Ausgerechnet einen dieser verachteten "Ausländer", einen Samariter, nimmt Jesus als Beispiel gelebter Nächstenliebe. Dass wir Gott aus ganzem Herzen lieben sollen und unseren Nächsten wie uns selbst, das ist die Summe und der Kern aller Gebote Gottes. "Handle danach, und du wirst leben", sagt Jesus dem Mann, der ihn fragt, was denn nötig sei, um das ewige Leben zu erlangen.
"Und wer ist mein Nächster?" Diese Gegenfrage ist nicht nur ein Ausweichmanöver. Die Frage stellt sich mir täglich, und ich denke, nicht nur mir. So vieles wird von mir erwartet. So viel Not gibt es in der Welt. So viele Menschen brauchen etwas. Man kann sich nicht um alle kümmern. Wir müssen auswählen. Was kommt zuerst? Die Familie oder der Nachbar in Not? Wo ist mein Einsatz gefordert? Und wo muss ich sagen: Das muss ich anderen überlassen?
Jesus gibt auf diese Frage keine theoretische Antwort. Er stellt keine allgemeinen Regeln auf. Er erzählt eine Geschichte. Und diese Geschichte hat so viele Menschen berührt, dass bis heute die Hauptfigur dieser Geschichte, der verachtete Fremde, zum barmherzigen, zum guten Samariter geworden ist.
Was ist so ergreifende an diesem Gleichnis? Ich glaube, es ist die Tatsache, dass alle sich davon betroffen fühlen. Ich vermute, es ist uns allen schon einmal so ergangen wie dem Priester und dem Leviten: Wir sehen einen Notfall, wechseln die Straßenseite und gehen schnell weiter. Meist mit guten Gründen: keine Zeit oder Termine, Eile, oder auch Angst, in eine gefährliche und schwierige Situation hineingezogen zu werden. Umso beeindruckender ist dieser Fremde, Andersgläubige, der Samariter, der nicht vorbeigeht, nicht auf die Gefahr und die Mühe achtet - und einfach hilft. Heute gilt es, den Zahllosen zu danken, die seinem Beispiel folgen und dem Wort "Samariter" einen so unverwechselbar guten Klang geben.

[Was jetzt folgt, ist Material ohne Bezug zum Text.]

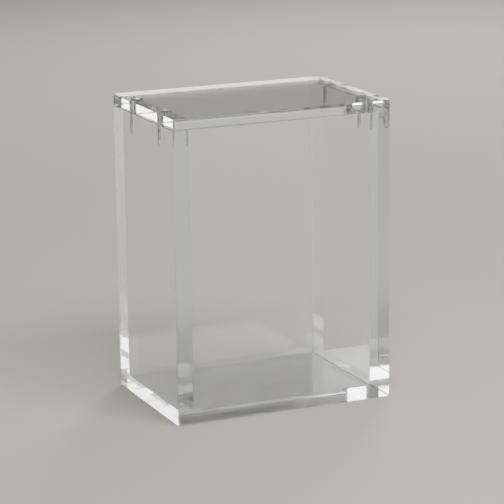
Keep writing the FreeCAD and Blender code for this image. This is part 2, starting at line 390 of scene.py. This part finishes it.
for side in ("left", "right"):
    node = side + "_wall"
    low, high = (Vector(corner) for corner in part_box(node))
    outward = 1 if side == "right" else -1
    middle_x, top, bottom = (low.x + high.x) / 2, high.z, low.z
    wall = start_panel(low, high)
    outer_x = max(abs(low.x), abs(high.x))

    round_edges(wall, lambda m: abs(m.x) > outer_x - NEAR and bottom + MM < m.z < top - MM,
                EDGE_BREAK, 3)
    round_edges(wall, lambda m: m.z > top - NEAR and abs(m.x) > wall_inner_x + NEAR,
                EDGE_BREAK, 3)
    round_edges(wall, lambda m: (m.z < bottom + NEAR and not abs(m.x) < wall_inner_x + NEAR)
                or (abs(m.x) < wall_inner_x + NEAR and abs(m.y) > high.y - NEAR), SEAM_GROOVE, 1)
    for place in (-wall_inner_y, wall_inner_y):
        cut_at(wall, 1, place)
    bmesh.ops.recalc_face_normals(wall, faces=wall.faces)

    mouths = []
    for place in screw_places.values():
        if place.x * outward > 0:
            mouths += drill_tapped_hole(wall, Vector((middle_x, place.y, 0)), top)
    refill(wall, top, 1, mouths)
    start, end = (Vector((outward * wall_inner_x, y, bottom)) for y in (-wall_inner_y, wall_inner_y))
    lay_bead(wall, start, end, Vector((-outward, 0, 0)), Vector((0, 0, 1)))

    def against_a_panel(centre, normal, outward=outward, bottom=bottom):
        beside_end_wall = normal.x * outward < -0.99 and abs(centre.y) > wall_inner_y
        return beside_end_wall or (normal.z < -0.99 and centre.z < bottom + WELD)

    finish_panel(wall, side + "_panel", node, "case", 0, against_a_panel)


# ---------------------------------------------------------------------------------------------
# Front and back walls. 5 mm cast acrylic, held between the side walls and cemented on three edges.

for end in ("front", "back"):
    node = end + "_wall"
    low, high = (Vector(corner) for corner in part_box(node))
    outward = 1 if end == "back" else -1
    outer_y, top, bottom = max(abs(low.y), abs(high.y)), high.z, low.z
    wall = start_panel(low, high)
    round_edges(wall, lambda m: m.z > top - NEAR and abs(m.y) > outer_y - NEAR, EDGE_BREAK, 3)
    round_edges(wall, lambda m: abs(m.y) > outer_y - NEAR and m.z < top - MM, SEAM_GROOVE, 1)
    inward = Vector((0, -outward, 0))
    corners = [Vector((x, outward * wall_inner_y, bottom)) for x in (-wall_inner_x, wall_inner_x)]
    lay_bead(wall, corners[0], corners[1], inward, Vector((0, 0, 1)))
    for corner in corners:
        lay_bead(wall, corner, Vector((corner.x, corner.y, top - BEAD_STOP)), inward,
                 Vector((-math.copysign(1, corner.x), 0, 0)))

    def against_a_panel(centre, normal, bottom=bottom):
        return abs(normal.x) > 0.99 or (normal.z < -0.99 and centre.z < bottom + WELD)

    finish_panel(wall, end + "_panel", node, "case", 1, against_a_panel)


# ---------------------------------------------------------------------------------------------
# Lid. 5 mm cast acrylic over the full footprint, polished all round, drilled and countersunk for
# the four screws. It lies on the walls' top edges with only a film of air between.

AIR_FILM = 0.04 * MM
LID_HOLE_RADIUS = 1.7 * MM
COUNTERSINK_RADIUS = 3.15 * MM

low, high = (Vector(corner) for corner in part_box("lid_plate"))
low.z += AIR_FILM
lid = start_panel(low, high)
round_edges(lid, lambda middle: True, EDGE_BREAK, 3)
bmesh.ops.recalc_face_normals(lid, faces=lid.faces)
mouths, exits = [], []
for place in screw_places.values():
    old = set(lid.faces)
    cone = COUNTERSINK_RADIUS - LID_HOLE_RADIUS
    line = [(COUNTERSINK_RADIUS, high.z), (LID_HOLE_RADIUS, high.z - cone), (LID_HOLE_RADIUS, low.z)]
    spin_line(lid, line, place)
    faces = [face for face in lid.faces if face not in old]
    for face in faces:
        face.material_index = DRILLED
        face.smooth = True
    for edge in {edge for face in faces for edge in face.edges if edge.is_boundary}:
        (mouths if edge.verts[0].co.z > high.z - NEAR else exits).append(edge)
refill(lid, high.z, 1, mouths)
refill(lid, low.z, -1, exits)
finish_panel(lid, "lid_panel", "lid_plate", "lid", 2, lambda centre, normal: False)


# ---------------------------------------------------------------------------------------------
# Screws. M3 by 12 countersunk machine screws with a cross recess, cold-headed from stainless wire
# and thread-rolled, then left bright.

def bright_stainless_steel():
    """Stainless steel, cold-headed and rolled: bright, slightly warm and a little uneven in tone and
    polish. The grain is drawn 0.6 mm across, coarser than the real one, so that it shows."""
    material, tree, output = new_material("bright_stainless_steel")
    place = add(tree, "TexCoord").outputs["Object"]
    grain = add(tree, "TexNoise", {"Scale": 1 / (0.6 * MM), "Detail": 4.0}, {"Vector": place})
    rough = add(tree, "MapRange", {"From Min": 0.3, "From Max": 0.7, "To Min": 0.16, "To Max": 0.34},
                {"Value": grain.outputs["Fac"]})
    tone = add(tree, "ValToRGB", {}, {"Fac": grain.outputs["Fac"]})
    tone.color_ramp.elements[0].color = linear("A9A7A3")
    tone.color_ramp.elements[1].color = linear("D6D4CF")
    dents = add(tree, "Bump", {"Strength": 0.2, "Distance": 0.02 * MM},
                {"Height": grain.outputs["Fac"]})
    steel = add(tree, "BsdfPrincipled", {"Metallic": 1.0},
                {"Base Color": tone.outputs["Color"], "Roughness": rough.outputs[0],
                 "Normal": dents.outputs[0]})
    tree.links.new(steel.outputs[0], output.inputs["Surface"])
    return material


steel = bright_stainless_steel()
HEAD_RADIUS = 2.75 * MM
HEAD_RIM = 0.2 * MM
SHANK_RADIUS = 1.45 * MM
SCREW_LENGTH = 12.0 * MM
PLAIN_NECK = 0.5 * MM
TIP_BREAK = 0.4 * MM
RECESS_HALF_SPAN = 1.4 * MM
RECESS_HALF_WING = 0.3 * MM
RECESS_DEPTH = 1.2 * MM
RECESS_TAPER = 0.72       # size of the recess's floor against its mouth
SCREW_SHARP_TURN = math.radians(28)


def make_screw(place, top):
    """One screw with a real helical thread, head up, its axis through place."""
    mesh = bmesh.new()
    cone = HEAD_RADIUS - SHANK_RADIUS
    start = top - HEAD_RIM - cone - PLAIN_NECK
    end = top - SCREW_LENGTH + TIP_BREAK
    threaded = start - end
    rings = int(threaded / THREAD_PITCH * RINGS_PER_PITCH)
    line = [(HEAD_RADIUS, top), (HEAD_RADIUS, top - HEAD_RIM), (SHANK_RADIUS, start + PLAIN_NECK)]
    line += [(SHANK_RADIUS, start - threaded * ring / rings) for ring in range(rings + 1)]
    line += [(SHANK_RADIUS - TIP_BREAK, top - SCREW_LENGTH)]
    spin_line(mesh, line, place)
    for vert in mesh.verts:
        axis = Vector((place.x, place.y, vert.co.z))
        offset = vert.co - axis
        along = start - vert.co.z
        if 0 <= along <= threaded + WELD:
            turn = (top - vert.co.z) / THREAD_PITCH + math.atan2(offset.y, offset.x) / math.tau
            groove = THREAD_HEIGHT * (1 - thread_wave(turn)) * run_out(along, threaded, THREAD_PITCH)
            vert.co = axis + offset.normalized() * (SHANK_RADIUS - groove)
    rim = [edge for edge in mesh.edges if edge.is_boundary and edge.verts[0].co.z > top - NEAR]
    tip = [edge for edge in mesh.edges if edge.is_boundary and edge.verts[0].co.z < top - NEAR]
    bmesh.ops.holes_fill(mesh, edges=tip, sides=0)

    arm, half = RECESS_HALF_SPAN, RECESS_HALF_WING
    outline = []
    for turn in range(4):
        spin = Matrix.Rotation(math.radians(90 * turn), 3, "Z")
        outline += [spin @ Vector(corner)
                    for corner in ((arm, -half, 0), (arm, half, 0), (half, half, 0))]
    verts = [mesh.verts.new(Vector((place.x, place.y, top)) + corner) for corner in outline]
    edges = [mesh.edges.new((verts[i], verts[(i + 1) % len(verts)])) for i in range(len(verts))]
    bmesh.ops.triangle_fill(mesh, use_beauty=True, use_dissolve=False, edges=rim + edges)
    sunk = bmesh.ops.extrude_edge_only(mesh, edges=edges)["geom"]
    floor_verts = [item for item in sunk if isinstance(item, bmesh.types.BMVert)]
    floor_edges = [item for item in sunk if isinstance(item, bmesh.types.BMEdge)
                   and all(vert in floor_verts for vert in item.verts)]
    bmesh.ops.translate(mesh, vec=(0, 0, -RECESS_DEPTH), verts=floor_verts)
    about_axis = Matrix.Translation((-place.x, -place.y, 0))
    bmesh.ops.scale(mesh, vec=(RECESS_TAPER, RECESS_TAPER, 1), space=about_axis, verts=floor_verts)
    bmesh.ops.triangle_fill(mesh, use_beauty=True, use_dissolve=False, edges=floor_edges)
    bmesh.ops.recalc_face_normals(mesh, faces=mesh.faces)
    for face in mesh.faces:
        face.smooth = True
    return mesh


for node, place in screw_places.items():
    _, end, side = node.split("_")
    name = f"{end}_{side}_machine_screw"
    mesh = make_screw(place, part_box(node)[1][2])
    data = bpy.data.meshes.new(name)
    mesh.to_mesh(data)
    mesh.free()
    data.set_sharp_from_angle(angle=SCREW_SHARP_TURN)
    data.materials.append(steel)
    piece = bpy.data.objects.new(name, data)
    bpy.context.scene.collection.objects.link(piece)
    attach(piece, node)
    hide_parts(node)


# ---------------------------------------------------------------------------------------------
# Studio: a pale matt paper floor in a dim even room, lit by a soft box in front, one above and one
# behind. Square-cornered clear sheet only turns light into mirrored directions, so three low soft
# boxes stand in those directions and show inside the edges.

def matt_paper():
    """Heavy matt background paper, pale and slightly warm. Its tooth is drawn 1.5 mm across, coarser
    than the real one, so that it shows."""
    material, tree, output = new_material("matt_background_paper")
    place = add(tree, "TexCoord").outputs["Object"]
    tooth = add(tree, "TexNoise", {"Scale": 1 / (1.5 * MM), "Detail": 3.0}, {"Vector": place})
    bump = add(tree, "Bump", {"Strength": 0.05, "Distance": 0.05 * MM},
               {"Height": tooth.outputs["Fac"]})
    paper = add(tree, "BsdfPrincipled", {"Base Color": linear("D9D7D2"), "Roughness": 0.9},
                {"Normal": bump.outputs[0]})
    tree.links.new(paper.outputs[0], output.inputs["Surface"])
    return material


FLOOR_REACH = 4.0
FLOOR_GAP = 0.03 * MM     # air between the base and the paper
mesh = bmesh.new()
bmesh.ops.create_grid(mesh, x_segments=2, y_segments=2, size=FLOOR_REACH)
bmesh.ops.translate(mesh, vec=(0, 0, -FLOOR_GAP), verts=mesh.verts)
data = bpy.data.meshes.new("studio_floor")
mesh.to_mesh(data)
mesh.free()
data.materials.append(matt_paper())
floor = bpy.data.objects.new("studio_floor", data)
bpy.context.scene.collection.objects.link(floor)

world = bpy.data.worlds.new("soft_room")
bpy.context.scene.world = world
world.use_nodes = True
world.node_tree.nodes["Background"].inputs["Color"].default_value = linear("C4C2BF")
world.node_tree.nodes["Background"].inputs["Strength"].default_value = 0.22


def soft_box(name, place, aim, width, height, watts):
    """A flat soft light at a place, turned to face another."""
    lamp = bpy.data.lights.new(name, "AREA")
    lamp.shape = "RECTANGLE"
    lamp.size, lamp.size_y, lamp.energy = width, height, watts
    light = bpy.data.objects.new(name, lamp)
    turn = (Vector(aim) - Vector(place)).to_track_quat("-Z", "Y")
    light.matrix_world = Matrix.Translation(place) @ turn.to_matrix().to_4x4()
    bpy.context.scene.collection.objects.link(light)


soft_box("key_in_front", (0.1, -0.55, 0.75), (0.1, -0.38, 0), 0.9, 0.4, 7)
soft_box("fill_above", (-0.1, -0.2, 1.6), (0, 0, 0), 1.2, 1.2, 3)
soft_box("back_right", (0.75, 1.0, 0.75), (0, 0, 0.05), 0.4, 0.4, 8)
soft_box("low_back_left", (-0.52, 1.18, 0.36), (0, 0, 0.06), 0.34, 0.2, 1.8)
soft_box("low_front_right", (0.52, -1.18, 0.36), (0, 0, 0.06), 0.34, 0.2, 1.8)
soft_box("low_front_left", (-0.56, -1.26, 0.36), (0, 0, 0.06), 0.3, 0.18, 1.2)

CAMERA_PLACE = Vector((-0.3958, -0.8993, 0.3039))
CAMERA_AIM = Vector((0.0, 0.0, 0.063))
CAMERA_ROLL = math.radians(-0.7)
camera = bpy.data.cameras.new("camera")
camera.sensor_width = 36.0
camera.lens = 165.0
camera_object = bpy.data.objects.new("camera", camera)
turn = (CAMERA_AIM - CAMERA_PLACE).to_track_quat("-Z", "Y").to_matrix().to_4x4()
roll = Matrix.Rotation(CAMERA_ROLL, 4, "Z")
camera_object.matrix_world = Matrix.Translation(CAMERA_PLACE) @ turn @ roll
bpy.context.scene.collection.objects.link(camera_object)
bpy.context.scene.camera = camera_object

# Light runs along inside the sheets from face to face, so its paths have many turns.
paths = bpy.context.scene.cycles
paths.max_bounces = 64
paths.glossy_bounces = 64
paths.transmission_bounces = 64
paths.transparent_max_bounces = 64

In jener Zeit wollte ein Gesetzeslehrer Jesus auf die Probe stellen. Er fragte ihn: Meister, was muss ich tun, um das ewige Leben zu gewinnen? Jesus sagte zu ihm: Was steht im Gesetz? Was liest du dort? Er antwortete: Du sollst den Herrn, deinen Gott, lieben mit ganzem Herzen und ganzer Seele, mit all deiner Kraft und all deinen Gedanken, und: Deinen Nächsten sollst du lieben wie dich selbst. Jesus sagte zu ihm: Du hast richtig geantwortet. Handle danach, und du wirst leben. Der Gesetzeslehrer wollte seine Frage rechtfertigen und sagte zu Jesus: Und wer ist mein Nächster? Darauf antwortete ihm Jesus: Ein Mann ging von Jerusalem nach Jericho hinab und wurde von Räubern überfallen. Sie plünderten ihn aus und schlugen ihn nieder; dann gingen sie weg und ließen ihn halb tot liegen. Zufällig kam ein Priester denselben Weg herab; er sah ihn und ging weiter. Auch ein Levit kam zu der Stelle; er sah ihn und ging weiter. Dann kam ein Mann aus Samarien, der auf der Reise war. Als er ihn sah, hatte er Mitleid, ging zu ihm hin, goss Öl und Wein auf seine Wunden und verband sie. Dann hob er ihn auf sein Reittier, brachte ihn zu einer Herberge und sorgte für ihn. Am andern Morgen holte er zwei Denare hervor, gab sie dem Wirt und sagte: Sorge für ihn, und wenn du mehr für ihn brauchst, werde ich es dir bezahlen, wenn ich wiederkomme. Was meinst du: Wer von diesen dreien hat sich als der Nächste dessen erwiesen, der von den Räubern überfallen wurde? Der Gesetzeslehrer antwortete: Der, der barmherzig an ihm gehandelt hat. Da sagte Jesus zu ihm: Dann geh und handle genauso!